Untuk menyelesaikan utang jatuh tempo itulah Wika harus berutang lagi yang rencananya akan dilakukan melalui penerbitan obligasi global di London juga dengan nilai Rp 5-6 triliun seperti pada berta yang saya sebut di awal.
Ada yang memandang bahwa menerbitkan obligasi global di London Stock Exchange adalah bukti kredibilas perusahaan. Tetapi dalam bahasa sederhana langkah itu tidak lebih dari apa yang oleh orang awam disebut gali lobang tutup lobang. Menyelesaikan utang dengan utang lagi yang lebih besar.
Untuk utang bank saya sampai tidak sanggup menuliskannya satu-satu. Itu semua akan jatuh tempo dalam satu tahun dan harus ditambal dengan utang berikutnya. Untuk obligasi juga begitu. Bahkan obligasi adalah gong-nya. Itulah betapa ruwetnya manajemen Wika akibat utang yang berlebih. Tiada hari tanpa memikirkan jatuh tempo utang. Tiada hari tanpa gali lobang tutup lobang. Itulah BUMN negara sampean. Negara saya juga hehehehe.
Apakah tidak ada solusi? Jika mau, solusinya adalah dengan menerbitkan saham baru. Mungkinkah? Mari kita lihat kemungkinannya. Nilai seluruh saham Wika hari ini adalah Rp 16,9 triliun. Pemerintah masih pegang 65,5%. Misalkan Wika menerbitkan saham baru sebesar 40% maka akan diperoleh dana sekitar Rp 6,76 triliun. Masih jauh dari total utang Rp 44 triliun.

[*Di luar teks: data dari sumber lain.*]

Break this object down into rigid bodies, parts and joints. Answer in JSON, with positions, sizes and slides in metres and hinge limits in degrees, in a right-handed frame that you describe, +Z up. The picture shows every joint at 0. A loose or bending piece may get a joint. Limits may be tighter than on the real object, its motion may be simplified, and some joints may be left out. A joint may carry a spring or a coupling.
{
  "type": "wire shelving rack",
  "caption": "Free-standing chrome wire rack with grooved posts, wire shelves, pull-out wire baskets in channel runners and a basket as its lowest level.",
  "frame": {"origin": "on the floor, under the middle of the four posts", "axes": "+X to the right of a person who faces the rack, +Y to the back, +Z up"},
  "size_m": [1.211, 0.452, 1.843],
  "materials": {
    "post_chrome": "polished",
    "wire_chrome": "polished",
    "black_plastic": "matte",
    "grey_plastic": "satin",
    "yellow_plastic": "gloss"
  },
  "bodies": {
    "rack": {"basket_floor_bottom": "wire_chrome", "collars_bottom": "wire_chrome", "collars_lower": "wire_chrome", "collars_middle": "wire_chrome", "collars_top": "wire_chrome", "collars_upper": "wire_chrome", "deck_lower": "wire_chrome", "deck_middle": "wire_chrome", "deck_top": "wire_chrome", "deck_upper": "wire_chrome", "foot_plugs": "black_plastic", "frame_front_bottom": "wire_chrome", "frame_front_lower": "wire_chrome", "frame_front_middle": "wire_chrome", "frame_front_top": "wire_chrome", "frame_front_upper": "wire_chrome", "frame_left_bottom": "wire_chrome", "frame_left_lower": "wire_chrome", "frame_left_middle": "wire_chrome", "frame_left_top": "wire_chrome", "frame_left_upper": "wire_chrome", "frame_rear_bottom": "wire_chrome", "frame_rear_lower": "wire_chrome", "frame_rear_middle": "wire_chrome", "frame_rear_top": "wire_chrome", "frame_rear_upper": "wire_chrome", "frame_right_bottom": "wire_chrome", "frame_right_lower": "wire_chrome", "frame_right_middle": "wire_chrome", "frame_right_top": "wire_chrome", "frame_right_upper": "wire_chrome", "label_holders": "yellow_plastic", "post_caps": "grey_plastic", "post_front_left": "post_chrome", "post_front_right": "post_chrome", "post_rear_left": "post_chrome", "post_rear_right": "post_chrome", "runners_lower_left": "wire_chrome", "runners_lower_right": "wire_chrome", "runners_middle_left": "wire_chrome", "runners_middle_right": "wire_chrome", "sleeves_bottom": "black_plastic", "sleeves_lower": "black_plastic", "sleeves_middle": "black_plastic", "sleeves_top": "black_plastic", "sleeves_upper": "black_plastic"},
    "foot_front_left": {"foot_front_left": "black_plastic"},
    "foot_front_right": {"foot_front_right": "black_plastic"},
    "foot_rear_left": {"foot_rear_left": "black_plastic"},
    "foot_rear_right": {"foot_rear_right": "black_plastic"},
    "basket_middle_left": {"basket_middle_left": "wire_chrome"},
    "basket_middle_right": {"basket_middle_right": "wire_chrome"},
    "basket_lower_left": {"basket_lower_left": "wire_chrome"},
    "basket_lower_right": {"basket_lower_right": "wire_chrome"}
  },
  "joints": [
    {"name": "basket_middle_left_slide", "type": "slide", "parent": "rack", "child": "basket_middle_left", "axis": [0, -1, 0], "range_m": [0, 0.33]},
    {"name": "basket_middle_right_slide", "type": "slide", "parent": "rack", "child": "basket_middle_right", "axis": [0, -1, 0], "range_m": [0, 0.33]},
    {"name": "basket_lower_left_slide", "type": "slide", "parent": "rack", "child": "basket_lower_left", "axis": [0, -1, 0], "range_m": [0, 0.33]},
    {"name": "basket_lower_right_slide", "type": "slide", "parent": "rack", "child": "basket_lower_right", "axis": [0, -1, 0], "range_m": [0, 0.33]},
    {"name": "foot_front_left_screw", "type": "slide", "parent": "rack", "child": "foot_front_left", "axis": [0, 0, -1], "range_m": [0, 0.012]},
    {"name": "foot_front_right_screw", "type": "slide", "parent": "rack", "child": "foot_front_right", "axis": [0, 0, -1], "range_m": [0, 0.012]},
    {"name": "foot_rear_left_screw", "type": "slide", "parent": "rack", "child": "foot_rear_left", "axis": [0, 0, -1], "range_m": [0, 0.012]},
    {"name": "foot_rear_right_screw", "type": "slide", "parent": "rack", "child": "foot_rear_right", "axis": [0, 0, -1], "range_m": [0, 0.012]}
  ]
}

Andai saja Wika diperbolehkan menerbitkan saham sebesar itu untuk membayar utang, sisa utangnya juga masih selangit. Sisa utang masih Rp 37,24 triliun. Rasio utang terhadap modal sendiri (DER) masih 1,50. Masih berat juga.

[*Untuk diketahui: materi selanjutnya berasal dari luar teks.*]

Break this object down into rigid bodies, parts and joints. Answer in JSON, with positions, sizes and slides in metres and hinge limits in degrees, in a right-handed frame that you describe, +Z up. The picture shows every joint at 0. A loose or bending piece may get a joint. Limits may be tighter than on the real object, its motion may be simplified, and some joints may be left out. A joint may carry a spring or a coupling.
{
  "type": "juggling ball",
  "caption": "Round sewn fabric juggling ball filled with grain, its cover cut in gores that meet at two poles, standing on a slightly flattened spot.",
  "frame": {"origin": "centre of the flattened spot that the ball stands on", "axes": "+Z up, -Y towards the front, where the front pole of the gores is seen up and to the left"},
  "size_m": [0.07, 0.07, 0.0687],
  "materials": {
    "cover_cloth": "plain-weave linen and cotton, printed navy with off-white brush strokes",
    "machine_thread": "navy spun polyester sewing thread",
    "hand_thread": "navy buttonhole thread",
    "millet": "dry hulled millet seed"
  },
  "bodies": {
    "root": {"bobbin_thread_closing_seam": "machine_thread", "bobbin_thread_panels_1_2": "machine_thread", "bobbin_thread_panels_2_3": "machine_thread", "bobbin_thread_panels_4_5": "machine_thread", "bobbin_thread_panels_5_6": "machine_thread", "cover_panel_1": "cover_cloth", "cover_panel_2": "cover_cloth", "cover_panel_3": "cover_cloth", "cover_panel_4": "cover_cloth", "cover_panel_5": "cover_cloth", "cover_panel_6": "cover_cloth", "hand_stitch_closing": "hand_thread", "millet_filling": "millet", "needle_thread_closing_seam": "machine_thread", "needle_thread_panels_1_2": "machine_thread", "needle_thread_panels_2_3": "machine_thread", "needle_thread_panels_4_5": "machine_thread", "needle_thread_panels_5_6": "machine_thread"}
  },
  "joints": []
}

Penerbitan saham sebesar itu artinya pemerintah bukan lagi menjadi pesaham pengendali. Saham pemerintah terdilusi hingga hanya tersisa 42%. Pasti masyarakat akan ribut. Pemerintah akan dicap menjual aset negara.
Walaupun sebenarnya yang dijual itu adalah saham baru alias “tanda tangan notaris”. Saham pemerintah tetap sejumlah 5,87 miliar lembar. Tidak ada selembar pun aset negara yang dijual. Tetapi banyak orang tidak faham hal ini. Artinya, penerbitan saham itu juga amat sulit untuk dilakukan. Jadi itulah kondisi Wika. Masalah besar yang nyaris tanpa solusi. Tiada hari tanpa memikirkan uang jatuh tempo. Tiada hari tanpa gali lobang tutup lobang. Itulah BUMN negara sampean. Negara saya juga hehehehe.